Little Changes Action Step: Have a frank conversation with your inner, wise self about one of your half-done projects, and make a swift decision to either let it go or to schedule time in your calendar so you can get back to work on it.
A team member chose this chapter to share because she actually implemented the first suggestion… and is LOVING IT!
Without further a dieu…
Chapter 6 – 6 Ways to Take Control of Your Time
Time is so slippery, isn’t it? The time spent in line at the bank goes so slowly you can practically feel yourself wrinkling up as you stand there. But the hour you spend on the phone with your best friend whizzes by. And remember the moment when they first put the baby in your arms. Time ceased to exist entirely.
I hear from . . . well, from almost everyone, really, that they have trouble managing their time, so here are a few critical little changes you can make today that will help you stop struggling with the idea that there’s never enough time and start enjoying the time you have.
Get Your Cell Phone out of the Bedroom
The first few moments on waking are an important time of day, especially for the creative, sensitive, and overworked person.

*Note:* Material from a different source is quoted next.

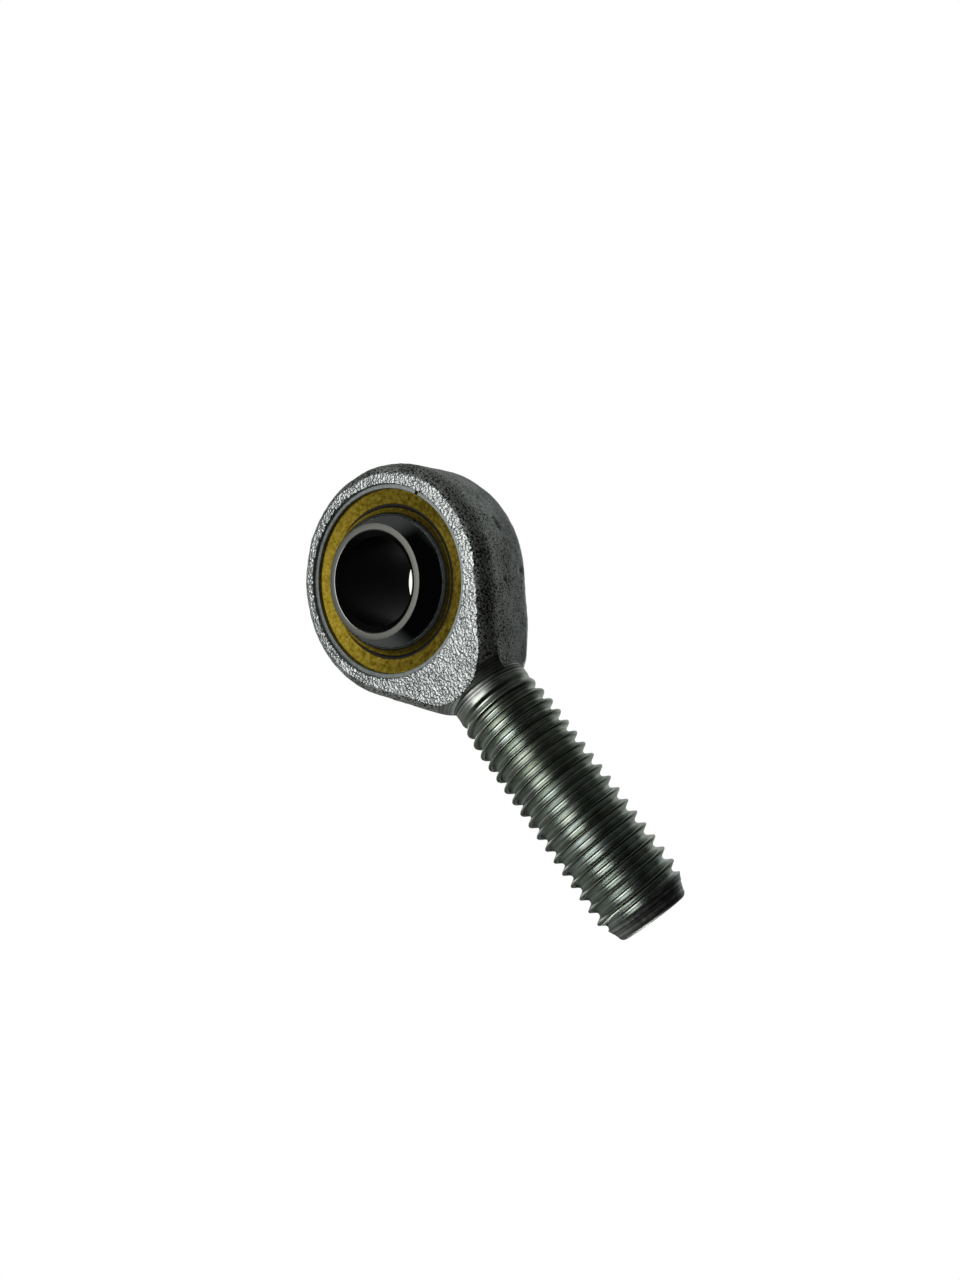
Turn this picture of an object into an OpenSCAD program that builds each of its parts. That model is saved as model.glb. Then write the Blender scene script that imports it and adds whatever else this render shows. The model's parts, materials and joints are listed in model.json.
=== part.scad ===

Your reticular activating system is the part of your brain that helps regulate your levels of consciousness and tells you when to wake up. (If you’ve ever wondered how one tiny sound, like the creak of a floorboard, can wake you out of a deep sleep, you can thank your reticular activating system.) Science tells us that your waking-up time is one of your most creative moments in the day, because your brain has spent the night organizing your memories and thoughts, and your body is relaxed, so you are more likely to make unusual connections between ideas, discover new solutions to problems, and have especially entertaining thoughts first thing.
Nothing ruins the cozy mood of a morning like a cell phone.
There is nothing on the internet that cannot wait for twenty minutes while you do some mindful breathing and think grateful thoughts.